Under the terms of the agreement, the two companies will pay $4.70 per share, which is about a 70-percent premium to its common stock closing price as of April 12, 2023.

Searchlight and BCI in April originally sent a non-binding proposal letter to acquire Consolidated for $4.00 per share.

Searchlight Capital Partners already owns 33.8 percent of Consolidated’s outstanding shares of common stock. It also owns 100 percent of Consolidated’s perpetual preferred stock.

Consolidated, ranked No. 42 on the 2023 CRN Solution Provider 500, declined to provide further information in response to a CRN request, and instead pointed to its press release and SEC filing for more information. However, a Consolidated spokesperson replied via email that the company’s proxy statement will be filed in the comings months, and will provide additional information.

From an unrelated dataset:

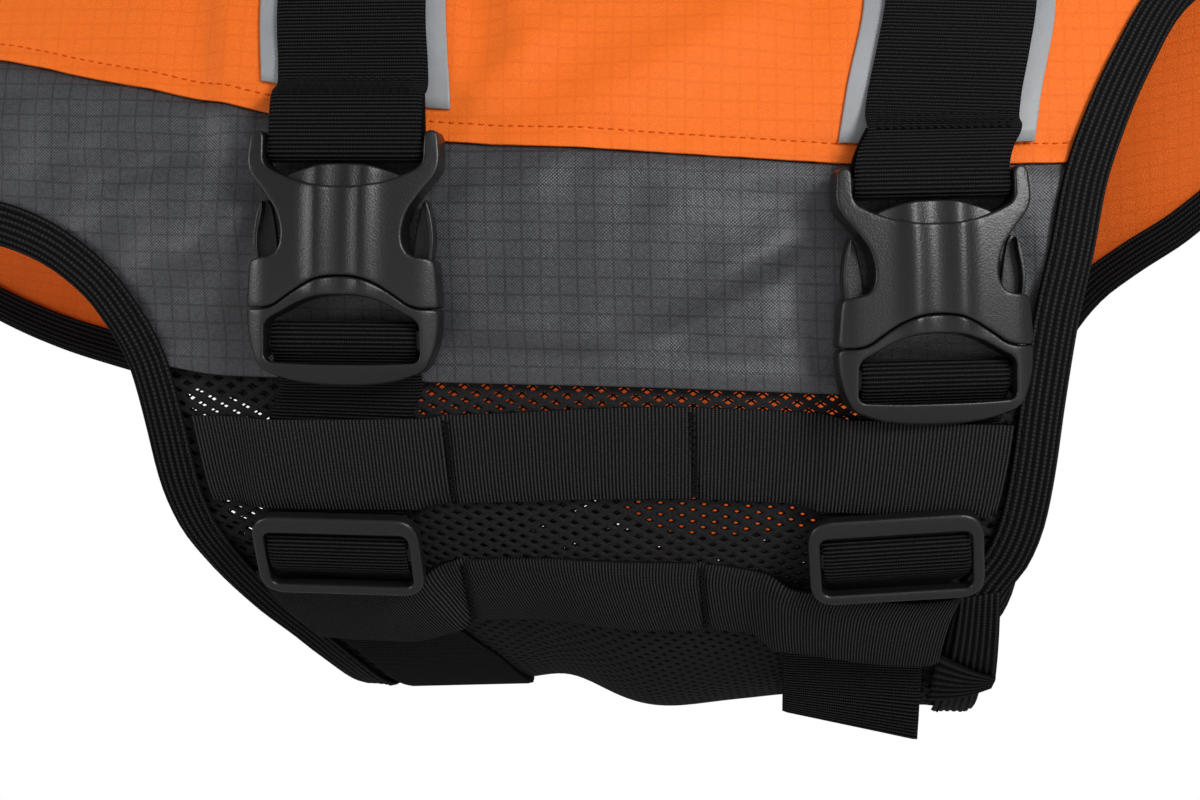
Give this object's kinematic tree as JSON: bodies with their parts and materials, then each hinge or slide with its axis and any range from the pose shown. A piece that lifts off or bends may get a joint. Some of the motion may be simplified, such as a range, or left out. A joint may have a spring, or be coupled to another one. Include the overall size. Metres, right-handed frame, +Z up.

Consolidated, in that SEC Form 8-K filing, wrote there is a limited no-shop policy under which it is open to other acquisition offers. Consolidated would also have to pay a breakup fee of $15.9 million if it cancelled the agreement or accepted another acquisition offer.

Financing of the deal is not expected to be an issue as the two investment companies have already obtained equity financing commitments of $370 million.

Consolidated, in an investor briefing slide deck that was filed with the Form 8-K, wrote that there were several issues the company was facing that made an acquisition by Searchlight and BCI attractive.

These included a more challenging liquidity position than previously expected, accelerating voice revenue declines, slower enterprise growth than expected, capital expenditures well about plans because of supply chain issues and cost increases, lack of enough capital to fund future government partnership funding, increased debt costs because of increased interest rates, and growing build and installation costs.

Consolidated Chairman Robert Currey, in a prepared statement, said the acquisition agreement will bring a significant and certain cash premium to shareholders.

“The Special Committee thoroughly reviewed their proposal, considering the benefits of the transaction against other strategic alternatives available to the Company, including continuing as a publicly-traded company. We also considered capital structure alternatives, analyzing the potential availability, cost and feasibility of injecting additional capital into the business. Following this review, the Special Committee determined this transaction is the best path forward for Consolidated Communications and its shareholders,” Currey said in his statement.

The transaction will enhance Consolidated’s flexibility in extending its fiber expansion strategy, said President and CEO Bob Udell.

“We have been operating in a shifting economic environment over the course of this past year, resulting in higher operating costs and a challenging market for attractive financing options. While we are pleased with how we have managed the business despite these headwinds, several factors recently necessitated that we delay our estimated fiber build completion beyond 2026. As we navigate this environment, we will have increased flexibility as a private company and Searchlight will continue to be an outstanding partner as we advance our transformation to a leading fiber-first provider,” Udell said in his statement.

Consolidated Communications in August reported revenue for its second fiscal quarter 2023, which ended June 30, of $275.2 million, down 7.8 percent year-over-year. The company also reported a net loss of $119.0 million.